▸ What the task requires
Reproduce exactly and only the lines running from the one with "for name, part" through the one with "obj.matrix_parent_inverse = Matrix.Identity(4)", both end lines included.
── Supplied data
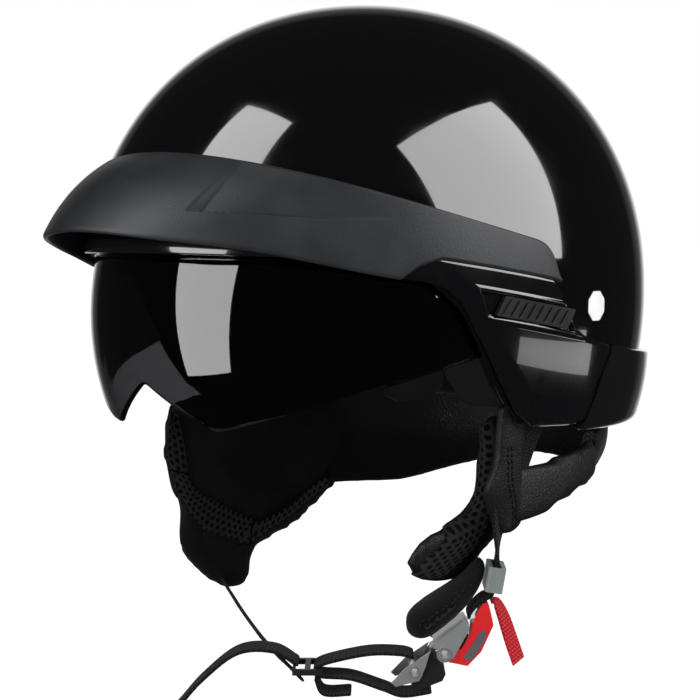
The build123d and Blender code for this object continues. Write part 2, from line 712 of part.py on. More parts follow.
def channel_point(along, over):
    """A place in the ratchet channel: along it from the lever pin, and over the pin."""
    slope = math.radians(channel_slope)
    return (along * math.cos(slope) - over * math.sin(slope), along * math.sin(slope) + over * math.cos(slope))


def channel_face(points):
    return make_face(Polyline(*[channel_point(*point) for point in points], close=True))


half_inside = webbing_width / 2 + webbing_play
rack_top = pin_radius + fit_gap + rack_thickness + tooth_depth
floor_low = rack_top + fit_gap
channel_end = buckle_length * floor_end_share


def make_buckle_frame():
    """Two cheeks with bosses, the floor between them and the bar that the strap hangs on."""
    floor = channel_face([(-plate, floor_low), (channel_end, floor_low), (channel_end, floor_low + plate),
                          (-plate, floor_low + plate)])
    frame = across_middle(floor, 2 * half_inside)
    cheek = buckle_outline(cheek_shares) + Circle(boss_radius)
    cheek -= Circle(pin_radius + running_gap)
    for side in (1, -1):
        near = half_inside if side > 0 else -half_inside - plate
        frame += across_strap(cheek, near, near + plate)
    bar = Pos(*channel_point(channel_end - plate, (floor_low + pin_radius) / 2)) * Circle(plate)
    return frame + across_middle(bar, 2 * half_inside)


def make_lever_pin():
    tube = Circle(pin_radius) - Circle(pin_bore)
    pin = across_middle(tube, 2 * (half_inside + plate))
    flange = Circle(boss_radius - fit_gap) - Circle(pin_bore)
    for side in (1, -1):
        near = half_inside + plate if side > 0 else -half_inside - plate - fit_gap
        pin += across_strap(flange, near, near + fit_gap)
    return pin


def make_lever():
    """The red lever: two lugs on the pin, a hollow grip and the pawl that holds the rack."""
    half = half_inside - fit_gap
    grip = across_middle(buckle_outline(lever_shares, plate / 2), 2 * half)
    lug = Circle(boss_radius)
    inner = rack_half_width + running_gap + pin_radius
    for side in (1, -1):
        near = inner if side > 0 else -half
        arm = lug + buckle_outline(lug_shares)
        grip += across_strap(arm, near, near + half - inner)
    middle = tooth_pitch * pawl_pitches
    pawl = channel_face([(middle - tooth_pitch / 2, -2 * boss_radius), (middle + 3 * tooth_pitch / 2, -pin_radius),
                         (middle + fit_gap, pin_radius + fit_gap * 2), (middle - fit_gap, pin_radius + fit_gap * 2)])
    grip += across_middle(pawl, 2 * rack_half_width - 2 * fit_gap)
    return grip - across_middle(Circle(pin_radius + running_gap), 4 * half_inside)


def make_inlay():
    half = half_inside - fit_gap
    oval = buckle_outline(inlay_shares, plate)
    return across_strap(oval, half, half + fit_gap), across_strap(oval, -half - fit_gap, -half)


def make_ribbon():
    line = Spline(*strap_points(ribbon_shares))
    return across_middle(trace(line, webbing_thickness), ribbon_width)


def make_rack():
    """The toothed strip of the tongue."""
    low = pin_radius + fit_gap
    root = low + tooth_depth
    start = -boss_radius - fit_gap * 2
    points = [(start, low), (0, low)]
    for tooth in range(tooth_count):
        base = tooth * tooth_pitch
        tip, foot, slope = [base + tooth_pitch * share for share in tooth_shares]
        points += [(tip, low), (foot, root), (slope, root), (base + tooth_pitch, low)]
    end = tooth_count * tooth_pitch
    points += [(end + tooth_pitch / 4, low), (end + tooth_pitch / 2, root), (end + tooth_pitch / 2, rack_top),
               (start, rack_top)]
    return across_middle(channel_face(points), 2 * rack_half_width)


def make_holder():
    body = across_middle(buckle_outline(holder_shares), 2 * (half_inside - fit_gap))
    hole = Pos(*strap_points([clevis_pin_shares])[0]) * Circle(pin_radius + running_gap)
    return body - across_middle(hole, 4 * half_inside) - make_rack()


def make_clevis():
    center = Pos(*strap_points([clevis_pin_shares])[0])
    face = buckle_outline(clevis_shares) + center * Circle(boss_radius)
    face -= center * Circle(pin_radius + running_gap)
    cheeks = [across_strap(face, near, near + plate) for near in (half_inside, -half_inside - plate)]
    return cheeks


def make_clevis_pin():
    center = Pos(*strap_points([clevis_pin_shares])[0])
    tube = center * (Circle(pin_radius) - Circle(pin_bore))
    return across_middle(tube, 2 * (half_inside + plate + fit_gap))


def make_spring():
    """Two torsion springs on the lever pin, one beside each lug."""
    radius = boss_radius - spring_wire
    pitch = spring_wire + fit_gap / 2
    near = rack_half_width + fit_gap
    coils = []
    for start in (near, -near - spring_turns * pitch):
        helix = Helix(pitch, pitch * spring_turns, radius)
        wire = sweep(Plane(helix @ 0, z_dir=helix % 0) * Circle(spring_wire / 2), helix)
        coils.append(buckle_plane() * Pos(0, 0, start) * wire)
    return coils


def band_face(shares, thickness=webbing_thickness):
    return trace(Spline(*strap_points(shares)), thickness)


def make_strap_loop():
    """The webbing loop from the tongue to the adjuster."""
    return across_middle(band_face(loop_shares), webbing_width)


def make_tail():
    tail = across_middle(band_face(tail_shares), webbing_width)
    return tail, across_middle(band_face(under_tail_shares), webbing_width)


def make_adjuster():
    """A slide with three bars: a plate with two slots for the webbing."""
    face = Rectangle(adjuster_length, webbing_width + 4 * webbing_thickness)
    slot = Rectangle(adjuster_slot, webbing_width + 2 * fit_gap)
    for side in (1, -1):
        face -= Pos(side * adjuster_length / 4, 0) * slot
    outer = [vertex for vertex in face.vertices() if abs(vertex.X) > adjuster_length / 2 - fit_gap]
    face = fillet(outer, webbing_thickness / 2)
    (across, up), = strap_points([adjuster_shares])
    flat = buckle_plane() * Pos(across, up, 0) * Rot(90, 0, 0)
    return extrude(flat * Pos(0, 0, -adjuster_height / 4) * face, adjuster_height / 2)


def plane_to_space(across, up, out=0.0):
    return (buckle_plane() * Pos(across, up, out)).position


def make_keeper():
    """The grey sleeve that holds the strap's two layers together above the buckle."""
    inner_width, inner_depth = webbing_width + fit_gap * 2, webbing_thickness * 2 + fit_gap * 2
    outer = Rectangle(inner_width + 2 * keeper_wall, inner_depth + 2 * keeper_wall)
    face = fillet(outer.vertices(), keeper_wall) - Rectangle(inner_width, inner_depth)
    return extrude(keeper_frame() * Pos(0, 0, -keeper_height / 2) * face, keeper_height)


def keeper_frame():
    """Across the strap is the plane's x, through it is y, and along it, upwards, is z."""
    plane = buckle_plane()
    (across, up), = strap_points([keeper_shares])
    return Plane(plane.origin + plane.x_dir * across + plane.y_dir * up, x_dir=plane.z_dir, z_dir=keeper_lean())


def keeper_lean():
    plane = buckle_plane()
    turn = math.radians(keeper_slope)
    return plane.x_dir * math.cos(turn) + plane.y_dir * math.sin(turn)


def ribbon_section(place, across, along):
    """The webbing's section at a place, square to the way it runs."""
    across = (across - along * across.dot(along)).normalized()
    return Plane(place, x_dir=across, z_dir=along) * Rectangle(webbing_width, webbing_thickness)


def path_ways(places, last_way=None):
    """The way a path runs at each of its places: from the place before to the place after."""
    ways = []
    for index in range(len(places)):
        before, after = places[max(index - 1, 0)], places[min(index + 1, len(places) - 1)]
        ways.append((after - before).normalized())
    if last_way:
        ways[-1] = last_way
    return ways


def strap_places(shares):
    return [Vector(*[share * size for share, size in zip(row[:3], length_size())]) for row in shares]


def make_left_strap():
    """From the anchor inside the shell down through the keeper to the buckle's bar."""
    frame = keeper_frame()
    near, far = keeper_height / 2 + fit_gap, keeper_height / 2 + fit_gap * 5
    grip = [frame.origin + frame.z_dir * lift for lift in (far, near, -near, -far)]
    bend = [plane_to_space(*place) for place in strap_points(hanger_shares)]
    places = strap_places(left_strap_shares) + grip + bend
    turns = [row[3] for row in left_strap_shares] + [view_turn] * (len(grip) + len(bend))
    sections = []
    for place, turn, way in zip(places, turns, path_ways(places)):
        turn = math.radians(turn)
        sections.append(ribbon_section(place, Vector(math.sin(turn), -math.cos(turn), 0), way))
    return loft(sections)


def make_right_strap():
    """From the tip of the right flap, lying flat, round to the slide."""
    places = strap_places(right_strap_shares)
    ways = path_ways(places, buckle_plane().x_dir)
    return loft([ribbon_section(place, way.cross(Vector(0, 0, 1)), way) for place, way in zip(places, ways)])


def make_chin_pad():
    """The padded sleeve under the chin, beside the buckle."""
    return across_middle(buckle_outline(chin_pad_shares, chin_pad_corner), chin_pad_width)


def make_anchors():
    """On each side a steel plate inside the shell, and the countersunk rivet through the shell."""
    back, up = side_place(anchor_shares)
    low = shell_face(back + anchor_length / 2, up - anchor_height / 2, shell_wall)
    plate_face = low - fit_gap
    plate_body = Pos(plate_face, back, up) * Box(anchor_plate, anchor_length, anchor_height,
                                                 align=(Align.MAX, Align.CENTER, Align.CENTER))
    tip = shell_face(back + rivet_radius, up - rivet_radius, fit_gap)
    shank = rod(rivet_radius, (plate_face - anchor_plate, back, up), (tip, back, up))
    return both_sides(plate_body + shank)


def make_cover_screws():
    """Two screws on each side hold the cover from inside the shell."""
    screws = []
    for shares in screw_shares:
        back, up = side_place(shares)
        seat = shell_face(back, up, shell_wall) - fit_gap * 3
        tip = shell_face(back, up, 0) + skirt_standoff / 2
        screw = rod(screw_head, (seat - screw_head_height, back, up), (seat, back, up))
        screw += rod(screw_radius, (seat, back, up), (tip - fit_gap, back, up))
        screws += both_sides(screw)
    return screws


def write_parts():
    left_cover, right_cover = both_sides(make_cover())
    left_slider, right_slider = both_sides(make_slider())
    left_bracket, right_bracket = both_sides(make_bracket())
    left_side_pad, right_side_pad = both_sides(make_side_pad())
    parts = {
        "outer_shell": make_shell(), "edge_trim": make_trim(), "eps_liner": make_liner(),
        "side_cover_left": left_cover, "side_cover_right": right_cover,
        "lock_slider_left": left_slider, "lock_slider_right": right_slider,
        "rear_band": make_band(), "size_sticker": make_sticker(), "peak": make_peak(),
        "sun_lens": make_lens(), "lens_tab": make_tab(),
        "lens_bracket_left": left_bracket, "lens_bracket_right": right_bracket,
        "lens_pivot_screws": Compound(children=list(both_sides(make_pivot_screw()))),
        "crown_pad": make_crown_pad(), "brow_pad": make_brow_pad(), "nape_pad": make_nape_pad(),
        "side_pad_left": left_side_pad, "side_pad_right": right_side_pad,
        "ear_flap_left": make_flap(left_flap_shares),
        "ear_flap_right": mirror(make_flap(right_flap_shares), Plane.YZ),
        "nape_curtain": make_curtain(),
        "strap_anchors": Compound(children=list(make_anchors())),
        "cover_screws": Compound(children=make_cover_screws()),
        "strap_left": make_left_strap(), "strap_right": make_right_strap(),
        "strap_keeper": make_keeper(), "chin_pad": make_chin_pad(),
        "buckle_frame": make_buckle_frame(), "lever_pin": make_lever_pin(), "buckle_lever": make_lever(),
        "lever_inlays": Compound(children=list(make_inlay())), "pull_ribbon": make_ribbon(),
        "lever_springs": Compound(children=make_spring()),
        "tongue_rack": make_rack(), "tongue_holder": make_holder(),
        "tongue_clevis": Compound(children=make_clevis()), "tongue_pin": make_clevis_pin(),
        "strap_loop": make_strap_loop(), "strap_tail": Compound(children=list(make_tail())),
        "strap_adjuster": make_adjuster(),
    }
    os.makedirs("parts", exist_ok=True)
    for name, part in parts.items():
        export_step(part, f"parts/{name}.step")


if __name__ == "__main__":
    write_parts()
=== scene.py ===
import json
import math

import bmesh
import bpy
import numpy as np
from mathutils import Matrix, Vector


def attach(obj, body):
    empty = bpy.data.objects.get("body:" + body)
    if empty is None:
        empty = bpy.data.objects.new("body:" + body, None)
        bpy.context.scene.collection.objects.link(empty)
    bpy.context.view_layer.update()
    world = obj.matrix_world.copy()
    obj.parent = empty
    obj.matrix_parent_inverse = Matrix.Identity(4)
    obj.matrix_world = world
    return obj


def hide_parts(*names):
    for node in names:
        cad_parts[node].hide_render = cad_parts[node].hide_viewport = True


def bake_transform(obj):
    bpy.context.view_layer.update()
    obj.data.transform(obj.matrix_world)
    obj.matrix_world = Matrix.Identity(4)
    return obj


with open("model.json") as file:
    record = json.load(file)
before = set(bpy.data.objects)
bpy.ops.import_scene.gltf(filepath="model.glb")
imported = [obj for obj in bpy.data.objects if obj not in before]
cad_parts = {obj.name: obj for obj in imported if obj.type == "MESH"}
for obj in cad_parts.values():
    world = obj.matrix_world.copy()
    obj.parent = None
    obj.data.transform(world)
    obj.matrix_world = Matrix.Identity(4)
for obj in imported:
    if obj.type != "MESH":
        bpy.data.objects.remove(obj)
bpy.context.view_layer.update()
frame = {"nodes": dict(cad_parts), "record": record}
scene = bpy.context.scene
print("frame loaded:", len(frame["nodes"]), "nodes")

# Lengths below are in millimetres; every mesh is written in metres.
# The helmet looks along -Y, its left side is +X, and the origin is the middle of the dome.
mm = 0.001
tiny = 1e-9  # keeps a division away from zero
dome = {"halfWidth": 118.0, "halfLength": 141.0, "halfHeight": 132.0, "power": 2.12, "wall": 3.0}
# points nearer than weld become one, edges under drop go (both in metres), steeper edges than sharp stay sharp
welding = {"weld": 2e-6, "drop": 1e-7, "sharp": 40.0}
search = {"steps": 40, "height": 75.0}  # halvings, and the heights between which a line is looked for


# Curves and grids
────
▸ Solved exercise
    for name, part in parts.items():
        export_step(part, f"parts/{name}.step")


if __name__ == "__main__":
    write_parts()
=== scene.py ===
import json
import math

import bmesh
import bpy
import numpy as np
from mathutils import Matrix, Vector


def attach(obj, body):
    empty = bpy.data.objects.get("body:" + body)
    if empty is None:
        empty = bpy.data.objects.new("body:" + body, None)
        bpy.context.scene.collection.objects.link(empty)
    bpy.context.view_layer.update()
    world = obj.matrix_world.copy()
    obj.parent = empty
    obj.matrix_parent_inverse = Matrix.Identity(4)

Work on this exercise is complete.